The sea, Procopius notes, surrounds Constantinople like a garland. From the site of its former acropolis, the great domed monument of Hagia Sophia commands the waves. Set on a jutting triangular headland that has long been a focal point of world geography, the city confronts the confluence of two seas, north and south, and the meeting of two continents, east and west. Through the narrow, swift-flowing straits of the Bosporus (in English the Ox Ford), the waters flow south from the Black Sea (the classical Euxine washing the Pontic shores) into the Sea of Marmara (the classical Propontis), and then out through the strait of the Dardanelles into the Aegean and Mediterranean seas beyond. Between the Bosporus and the Sea of Marmara, there curves inland a long, narrow natural harbor known as the Golden Horn. Shaped like the horn of an ox or stag, it became golden, as historian Edward Gibbon expresses it, from the riches which every wind wafted from the most distant countries into the secure and capacious port of Constantinople.

The ancient Greeks were the first people to develop these trade routes. Following Jason and his Argonauts, who sailed up the Bosporus into the Black Sea to seek the Golden Fleece - and following Agamemnon and his Achaeans, who fought the Trojans for control of the Hellespont - there came, in the course of recorded history, groups of seafaring colonists from the Greek seaport of Megara. The first of them settled on the Asian shore of the Bosporus, founding a colony at Chalcedon. Legend relates that the second, preparing to set forth around 658 BCE under a leader named Byzas, first consulted the oracle at Delphi on the choice of a site. Byzas was advised to settle opposite to the land of the blind men. Correctly interpreting this cryptic phrase, he founded his colony on the European shore, across the Bosporus from Chalcedon. In their blindness, the earlier colonists had established their settlement on a bay beset by winds, ignorant of the superior advantages of the secure harbor opposite, made by nature never to be stormy. There the city of Byzantium was built.

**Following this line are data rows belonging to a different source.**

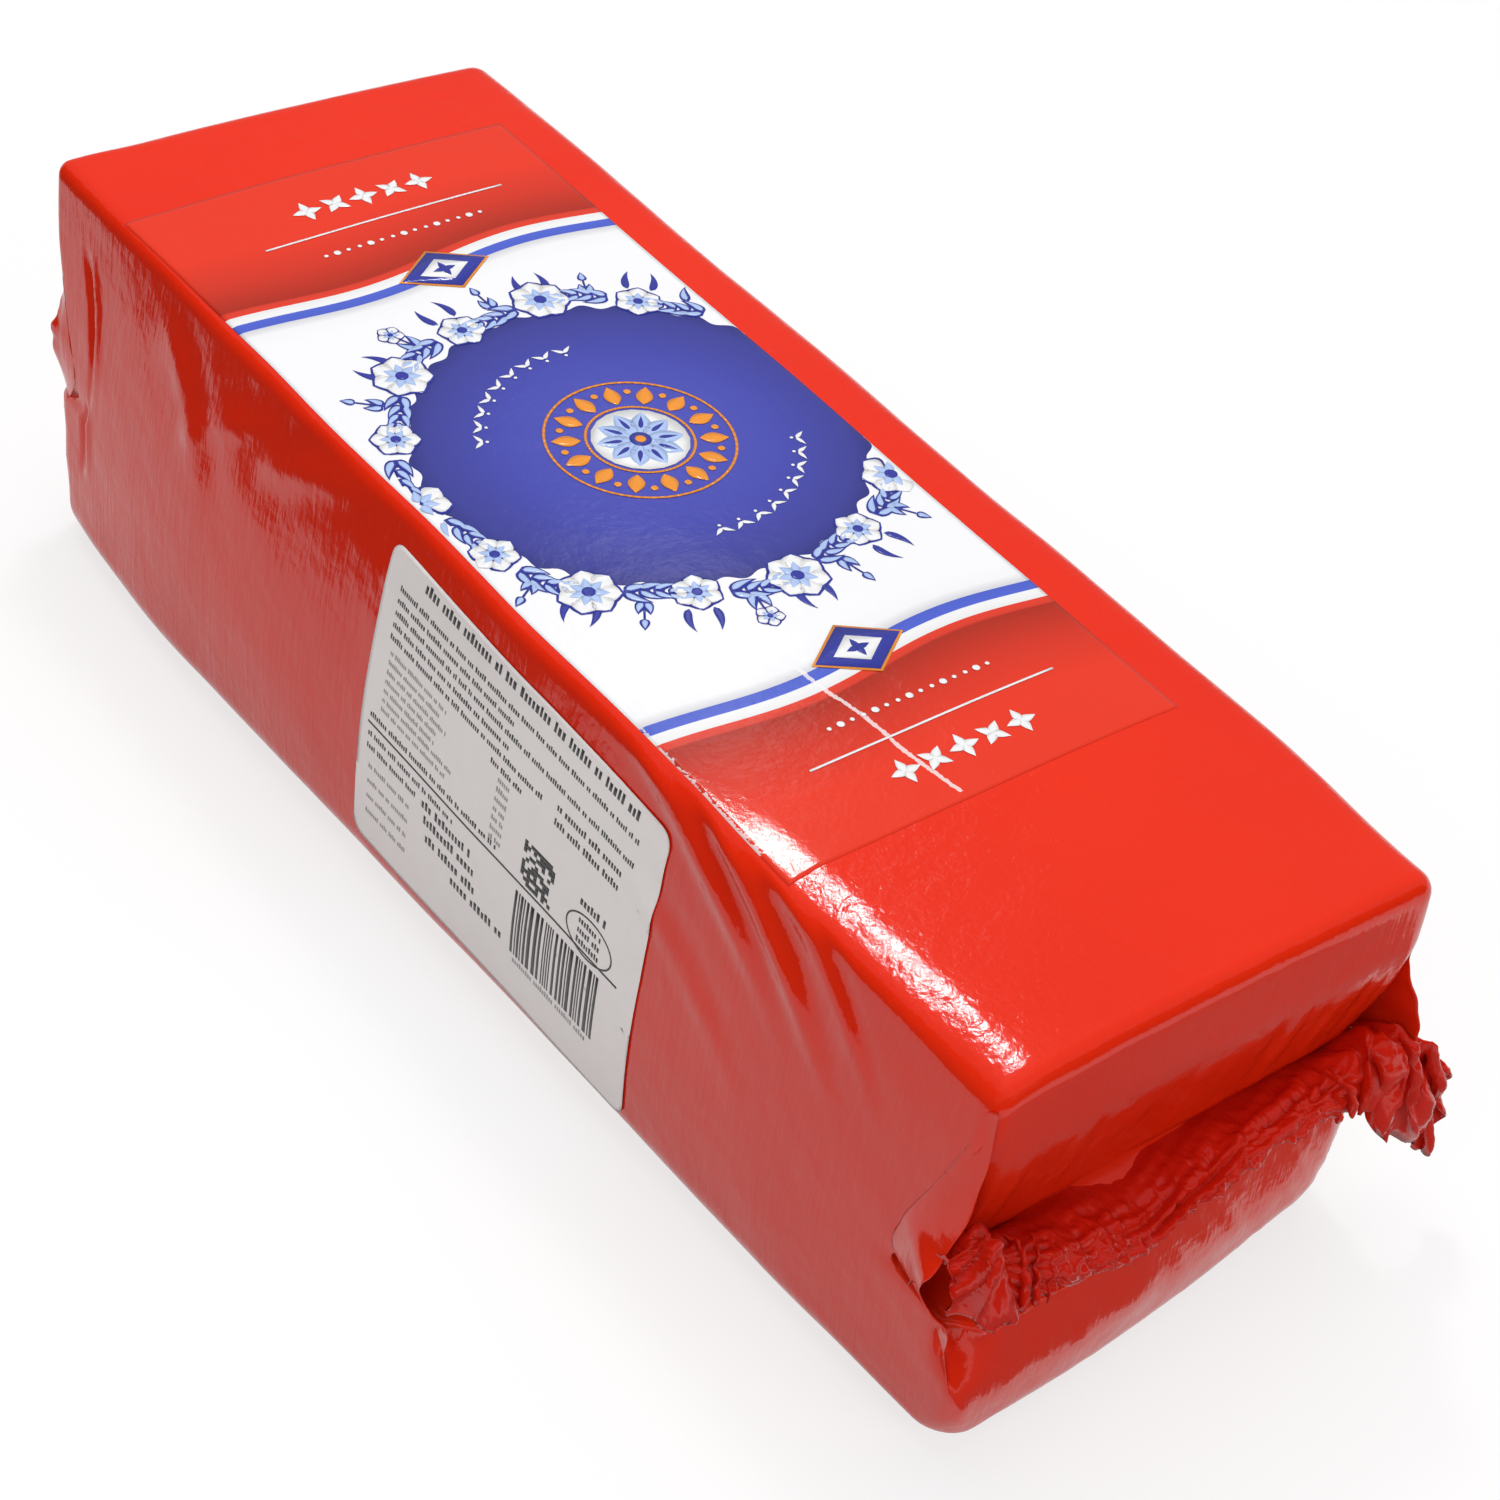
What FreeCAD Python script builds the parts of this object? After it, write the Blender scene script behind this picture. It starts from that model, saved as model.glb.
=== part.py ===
"""Whole Edam loaf shut in tight red film, with a printed top label and a side label.

The loaf lies along Y with the middle of its flat base on the origin and +Z up.
The film is drawn in to a crimped seal across each end and stands off the corners
there as dog ears. The film is shut all round, so cheese and film are one solid.
"""
import FreeCAD, Part

import math
import os

from FreeCAD import Vector

# Driving dimensions in millimetres.
loaf_length = 309.0
loaf_height = 89.5
left_front = 50.5    # half widths at the top edge, from the middle plane
left_back = 50.0
left_bow = 1.5       # how far each side bows out beyond its straight taper
right_front = 49.5
right_back = 52.0
right_bow = 2.5
base_flare = 2.0     # how much wider each side is at the base than at the top edge
side_crown = 2.5
top_crown = 1.0
top_edge_radius = 5.0
base_edge_radius = 9.0
corner_radius = 6.0
slack_corner_radius = 17.0    # the front right corner, where the film is slack

# Ends of the film, measured inwards from the end plane or up from the base.
seam_height = 38.0
seam_depth = 6.5
upper_panel_lean = 3.0
lower_panel_swell = 1.0

# Below the front seam the film stands out beyond the end plane, more on the left.
side_station = 50.0
front_lower_left = 3.5
front_lower_right = -2.5

# Crimped seals, and how far each stands out beyond the side of the loaf.
seal_depth = 12.0
seal_end_flare = 0.45    # share by which the seal is deeper at its ends
seal_root_depth = 9.0
seal_thickness = 1.1
seal_folds = 12
seal_ripple = 1.1
seal_end_ripple = 2.4
seal_left_tilt = 55.0
seal_right_tilt = 60.0
seal_twist_share = 0.3
front_left_seal = 2.0
front_right_seal = 22.0
back_left_seal = 3.0
back_right_seal = 6.0

# Dog ears, and how far each stands out beyond the side of the loaf.
front_left_ear = 8.0
front_right_ear = 14.0
back_left_ear = 2.0
back_right_ear = 4.0
front_left_ear_rise = 8.0    # this ear's tip stands above the seam
ear_top = 81.0
ear_foot = 14.0
ear_inset = 3.5
ear_root = 9.0
ear_edge = 1.6

# Labels.
label_thickness = 0.35
top_label_left = -49.5
top_label_right = 39.5
top_label_front = -95.0
top_label_back = 126.0
side_label_front = -66.5
side_label_back = 20.5
side_label_height = 71.5
side_label_drop = 8.5    # its top edge lies this far below the loaf's top
side_label_corner = 5.0
side_label_turn = 2.0    # stuck on a little crooked, in degrees

# Lengths that only need to be long enough for a clean cut.
overrun = 6.0
cutter_reach = 200.0
base_trim = 0.6
clearance = 0.4

half_length = loaf_length / 2


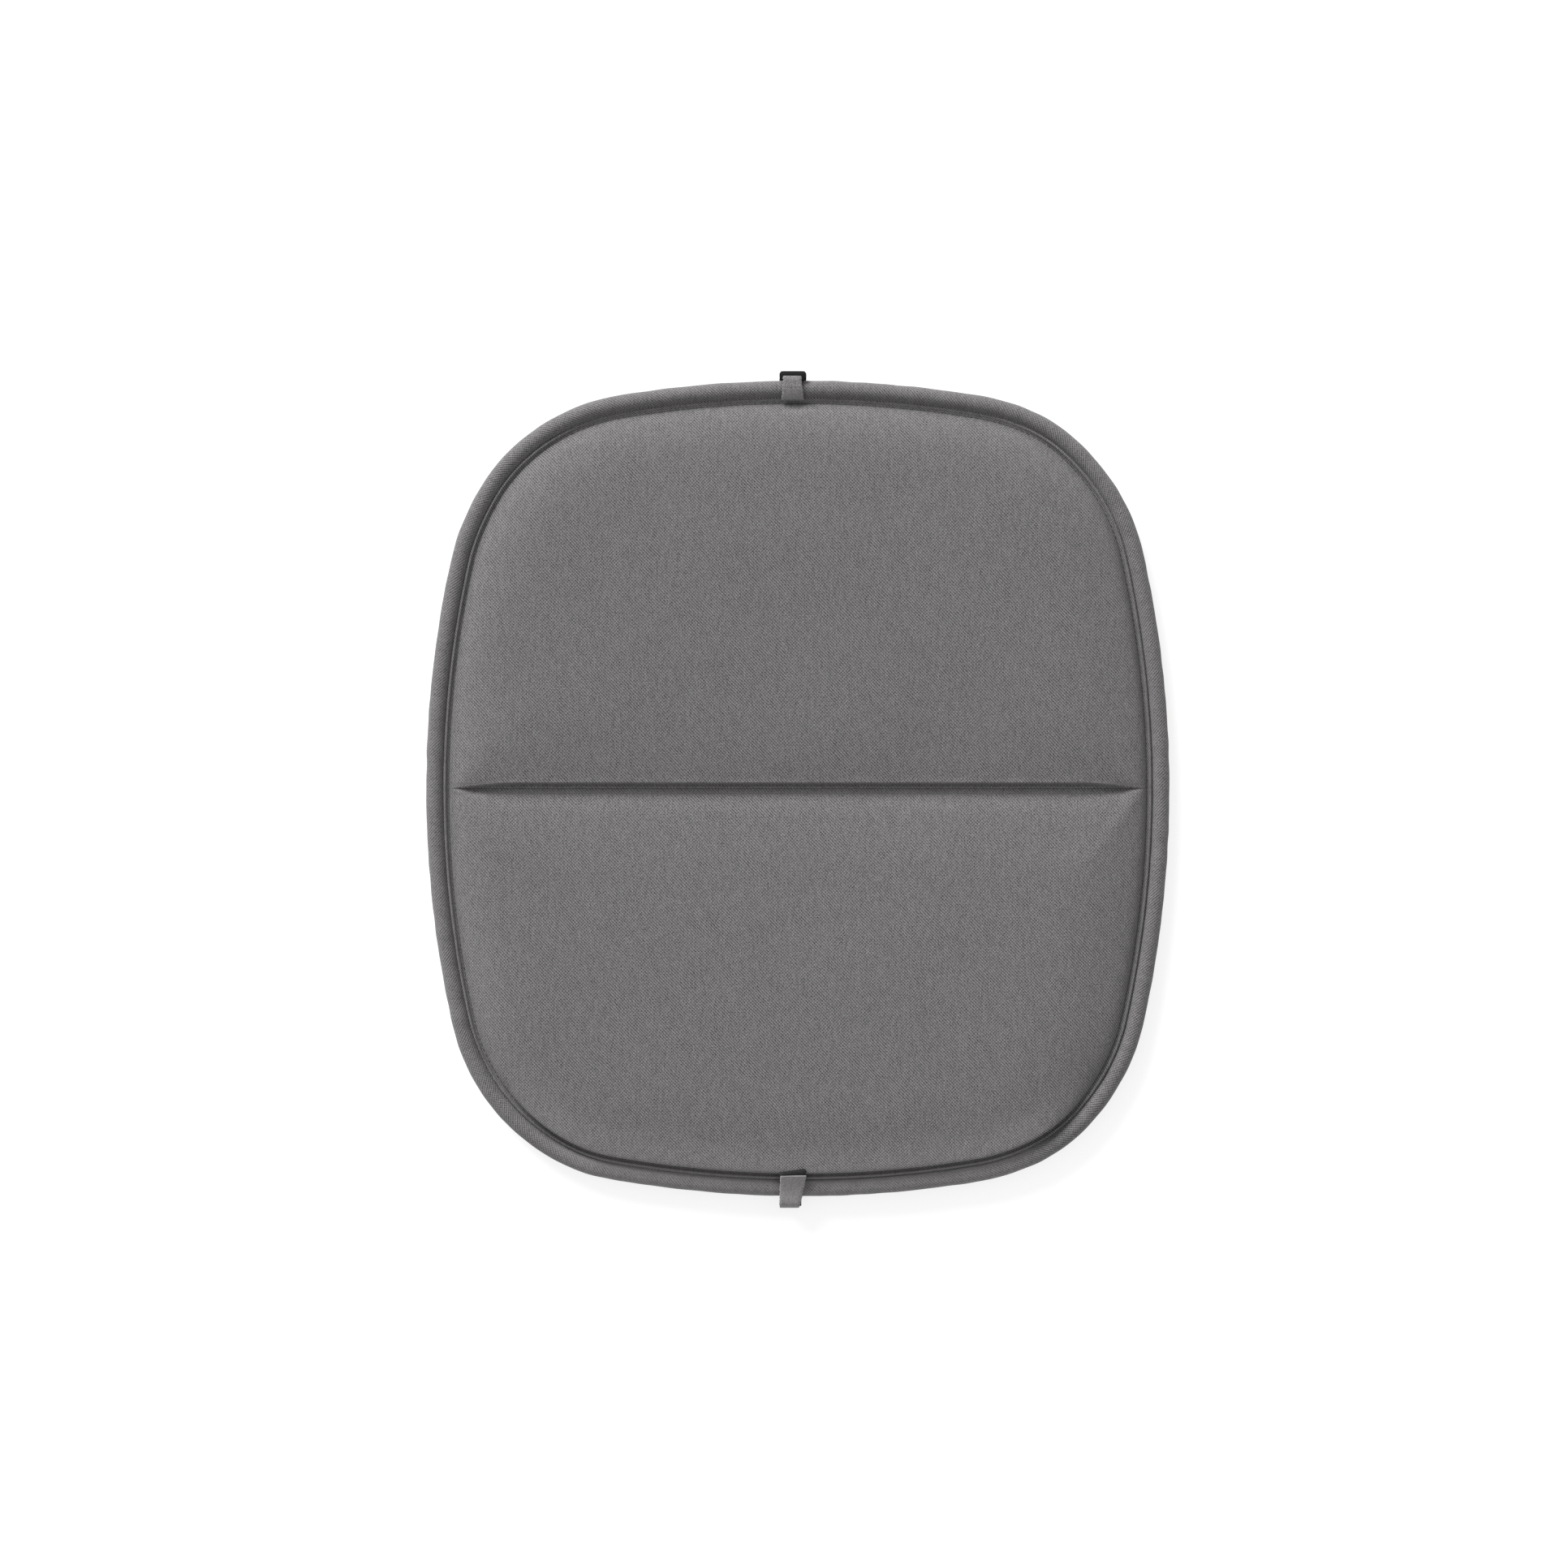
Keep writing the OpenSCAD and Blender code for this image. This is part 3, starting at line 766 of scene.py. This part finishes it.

Thus, from the first, geography conditioned Byzantiums history. The colony founded by Byzas evolved from a Greek trading settlement into the vital eastern nexus of the Roman Empire. At the end of the second century CE, the city was extensively rebuilt by Septimius Severus. In the following century, Diocletian divided the empire into two and ruled over its eastern part from Nicomedia, a port at the head of a gulf on the Asian shore of the Sea of Marmara. Constantine the Great, who had served under Diocletian as a youth, reunited the two parts in CE 324, but decided to rule over both from a new eastern capital. Rejecting Nicomedia and toying only briefly - and perhaps apocryphally - with the notion of founding his capital on the site of ancient Troy, Constantine soon settled on Byzantium - whose strategic advantages he was quick to perceive. According to legend, he was encouraged by a flock of eagles that descended upon a prospective site near Chalcedon, seized the emperors stores and measuring tapes in their claws, and flew with them across the Bosporus to the city of Byzas.